At a meeting in Brussels, the EU’s top diplomats said they want guarantees from members of Syria’s interim government that they are preparing for a peaceful political future involving all minority groups, one in which extremism and former allies Russia and Iran have no place.

Since Damascus fell on Dec. 8 and leader Bashar Assad fled to Moscow, Syria’s transition has been surprisingly smooth. Few reports have surfaced of reprisals, revenge killings or sectarian violence. Most looting or destruction has been quickly contained.

But the new leadership has yet to lay out a clear vision of how Syria will be governed. The interim government was set up by former opposition forces led by the Islamic militant group Hayat Tahrir al-Sham, or HTS, a former al-Qaida affiliate that the EU and U.S. consider to be a terrorist organization.

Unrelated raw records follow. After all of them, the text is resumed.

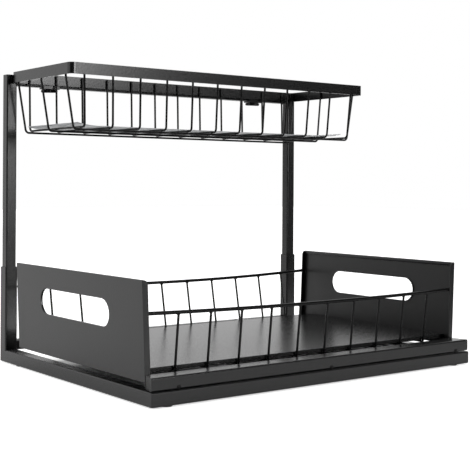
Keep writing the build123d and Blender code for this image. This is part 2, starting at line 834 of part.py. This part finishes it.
keep(slide_arms.part, "slide_arms")

# Rivets through the arms and the outer members' webs
with BuildPart() as slide_rivets:
    for side in (-1, 1):
        for rivet_y in (
            outer_front_y + rivet_inset,
            outer_front_y + rivet_inset + rivet_pitch,
            outer_rear_y - rivet_inset,
            outer_rear_y - rivet_inset - rivet_pitch,
        ):
            with BuildSketch(Plane.YZ.offset(side * (slide_outboard + arm_sheet))):
                with Locations((rivet_y, slide_middle_z)):
                    Circle(rivet_diameter / 2)
            extrude(amount=-side * (arm_sheet + slide_sheet))
            with BuildSketch(Plane.YZ.offset(side * (slide_outboard + arm_sheet))):
                with Locations((rivet_y, slide_middle_z)):
                    Circle(rivet_head / 2)
            extrude(amount=side * rivet_head_height)
keep(slide_rivets.part, "slide_rivets")
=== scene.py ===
import json
import math

import bmesh
import bpy
from mathutils import Matrix, Vector, noise


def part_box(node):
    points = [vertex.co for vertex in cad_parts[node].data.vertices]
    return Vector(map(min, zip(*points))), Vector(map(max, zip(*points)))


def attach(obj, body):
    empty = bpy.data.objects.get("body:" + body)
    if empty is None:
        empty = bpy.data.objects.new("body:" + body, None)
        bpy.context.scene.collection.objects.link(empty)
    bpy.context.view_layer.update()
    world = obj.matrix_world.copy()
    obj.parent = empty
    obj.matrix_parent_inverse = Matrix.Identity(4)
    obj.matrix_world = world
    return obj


# Under sink organizer: looks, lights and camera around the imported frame. Metres.

# Camera, from the photograph's two vanishing points
CAMERA_PLACE = (-0.7143, -0.9471, 0.1979)
CAMERA_AIM = (0.602, 0.7985, 0.0)
CAMERA_LENS = 81.09
CAMERA_SENSOR = 36.0
CAMERA_SHIFT_Y = -0.104
CAMERA_ROLL = math.radians(0.325)
CAMERA_FAR = 20.0

# Light from around: white behind, dimmer at the left, dark in front, with one soft box in front.
# An edge is how nearly a direction points at its side where the light starts and ends changing.
WORLD_BACK = 1.0
LEFT_SIDE = (-1.0, 0.0, 0.0)
LEFT_EDGE = (0.5, 0.74)
LEFT_LEVEL = 0.27
DARK_SIDE = (math.cos(math.radians(-85.0)), math.sin(math.radians(-85.0)), 0.0)
DARK_EDGE = (-0.1, 0.4)
DARK_LEVEL = 0.06
BRIGHT_SIDE = (0.27, -0.93, 0.25)
BRIGHT_EDGE = (0.955, 0.99)
BRIGHT_LEVEL = 12.0

# Lamp at the left rear
LAMP_PLACE = (-2.0, 0.6, 1.2)
LAMP_AIM = (0.0, 0.0, 0.15)
LAMP_SIZE = 1.4
LAMP_POWER = 14.0

# The white floor ends just outside the camera's view, so shiny fronts don't see it far away
FLOOR_CORNERS = (
    (-6.0, -0.48),
    (0.1, -0.48),
    (0.6, -0.2),
    (6.0, 4.3),
    (6.0, 7.0),
    (-6.0, 7.0),
)
FLOOR_COLOUR = (0.9, 0.9, 0.9, 1.0)
FLOOR_ROUGHNESS = 0.9
FLOOR_GLOW = 0.24
FLOOR_SEEN = 0.5
# Painted shade under the object: the floor doesn't glow there, so it is darker; axis, middle and reach of that
# patch, and its soft edge
FLOOR_PAINTED_SHADE = (("X", 0.0, 0.2), ("Y", -0.01, 0.14))
FLOOR_PAINTED_SHADE_EDGE = 0.01

WHITE = (1.0, 1.0, 1.0, 1.0)

# Middle range of a noise, which a ramp spreads out
NOISE_LOW = 0.3
NOISE_HIGH = 0.7

# Powder coat
COAT_IOR = 1.5
COAT_DARK = (0.85, 0.85, 0.87)
COAT_LIGHT = (1.15, 1.15, 1.18)
COAT_CLOUD_SCALE = 18.0
COAT_GRAIN_SCALE = 900.0
COAT_ROUGHNESS_PLAY = 0.04
COAT_PEEL_DETAIL = 3.0
COAT_PEEL_DEPTH = 0.0002
COAT_EDGE_SAMPLES = 4

# Moulded plastic and rubber
PLASTIC_DARK = (0.8, 0.8, 0.8)
PLASTIC_LIGHT = (1.2, 1.2, 1.2)
PLASTIC_DETAIL = 4.0
PLASTIC_ROUGHNESS_PLAY = 0.06
PLASTIC_BUMP = 0.15

# Plated steel
STEEL_DARK = (0.9, 0.91, 0.93)
STEEL_LIGHT = (1.05, 1.05, 1.06)
STEEL_MARK_SCALE = 700.0
STEEL_ROUGHNESS_LESS = 0.05
STEEL_ROUGHNESS_MORE = 0.08

# Frosted liner
LINER_TRANSMISSION = 0.7
LINER_IOR = 1.45
LINER_DARK = (0.52, 0.53, 0.54)
LINER_LIGHT = (0.62, 0.63, 0.64)
LINER_CLOUD_SCALE = 30.0
LINER_GRAIN_SCALE = 500.0
LINER_ROUGHNESS = (0.35, 0.5)
LINER_BUMP = 0.2

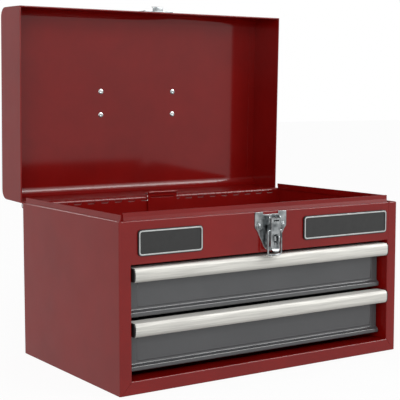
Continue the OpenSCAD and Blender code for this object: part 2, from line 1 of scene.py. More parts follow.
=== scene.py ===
import logging
import math
from dataclasses import dataclass
from enum import Enum
from functools import partialmethod
from typing import Callable, Iterable, Iterator, Self, Sequence

import bmesh
import bpy
from mathutils import Matrix, Vector


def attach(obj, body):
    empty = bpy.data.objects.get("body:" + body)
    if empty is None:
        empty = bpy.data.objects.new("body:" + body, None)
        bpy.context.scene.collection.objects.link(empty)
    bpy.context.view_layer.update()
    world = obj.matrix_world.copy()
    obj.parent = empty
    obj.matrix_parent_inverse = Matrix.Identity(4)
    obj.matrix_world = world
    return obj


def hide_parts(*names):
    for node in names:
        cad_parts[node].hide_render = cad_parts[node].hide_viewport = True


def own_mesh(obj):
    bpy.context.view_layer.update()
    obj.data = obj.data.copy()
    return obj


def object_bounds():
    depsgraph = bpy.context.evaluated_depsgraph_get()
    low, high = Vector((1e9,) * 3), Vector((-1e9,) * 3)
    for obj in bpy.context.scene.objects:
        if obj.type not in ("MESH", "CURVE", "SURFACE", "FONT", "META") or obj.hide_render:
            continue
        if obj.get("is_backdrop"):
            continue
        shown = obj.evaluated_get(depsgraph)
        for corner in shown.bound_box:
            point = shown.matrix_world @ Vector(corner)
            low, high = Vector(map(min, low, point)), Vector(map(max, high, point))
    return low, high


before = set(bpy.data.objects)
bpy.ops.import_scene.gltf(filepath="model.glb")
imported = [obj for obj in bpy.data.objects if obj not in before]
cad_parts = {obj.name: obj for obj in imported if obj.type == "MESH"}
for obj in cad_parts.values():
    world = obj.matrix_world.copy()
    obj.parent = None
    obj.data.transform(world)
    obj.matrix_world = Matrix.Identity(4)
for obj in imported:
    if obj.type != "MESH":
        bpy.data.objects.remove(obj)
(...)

The interim government is set to rule until March. Arab foreign ministers have called for U.N.-supervised elections based on a new constitution. The U.N. envoy to Syria has pressed for removing sanctions.

To understand more, the EU is sending an envoy to Damascus for talks with those at least temporarily in charge.

EU foreign policy chief Kaja Kallas said the bloc wants a “stable, peaceful and all-comprising government in place,” but that it will probably take weeks, if not months, for Syria’s new path to be clear.

“Syria faces an optimistic, positive, but rather uncertain future, and we have to make sure that this goes to the right direction,” she told reporters at a meeting of EU foreign ministers. “For us, it’s not only the words, but we want to see the deeds.”

In a message aimed at the new leaders, Kallas said: “Russia and Iran are not your friends, are not helping you if you are in trouble. They left Assad’s regime, and that is a very clear message showing that their hands are full elsewhere and they are weakened.”

Syria has been shattered by five decades of Assad family rule. Its economy has been destroyed, poverty is widespread, inflation and unemployment are high and corruption seeps through daily life. Millions of people have fled the country.

Hundreds of thousands of them live in Europe, and while some EU countries have suspended asylum applications from Syrian refugees, only those willing to return will be helped to get home, for now.

In 2011, the EU began imposing asset freezes and travel bans on Syrian officials and organizations in response to Assad’s crackdown on civilian protesters, which turned into civil war. The sanctions have been slapped on some 316 people and 86 entities accused of backing Assad.

French Foreign Minister Jean-Noël Barrot said that before any sanctions are lifted or EU development aid sent to Syria, “a certain number of conditions must be met.” They include, he said, “a political transition that allows all Syrian minority groups to be represented, the respect of human rights, the rights of women in Syria (and) the rejection of terrorism and extremism.”

His Spanish counterpart, Jose Manuel Albares, said Syria’s new leaders must understand that the EU has some “red lines” which should be respected before support comes.

“We must guarantee the territorial integrity of Syria and we must make sure that there (is) no foreign interference,” he said. “If those questions are correctly addressed by the new authorities, then we can have a second conversation about sanctions.”

Austrian Foreign Minister Alexander Schallenberg said Europe’s support for Syria’s new leaders should not be “a blank check in advance,” whereby the bloc would be expected to lift all its sanctions and economic restrictions and then start talks.

Dutch Foreign Minister Caspar Veldkamp also told reporters that “regarding the Russian military bases in Syria, we want the Russians out.”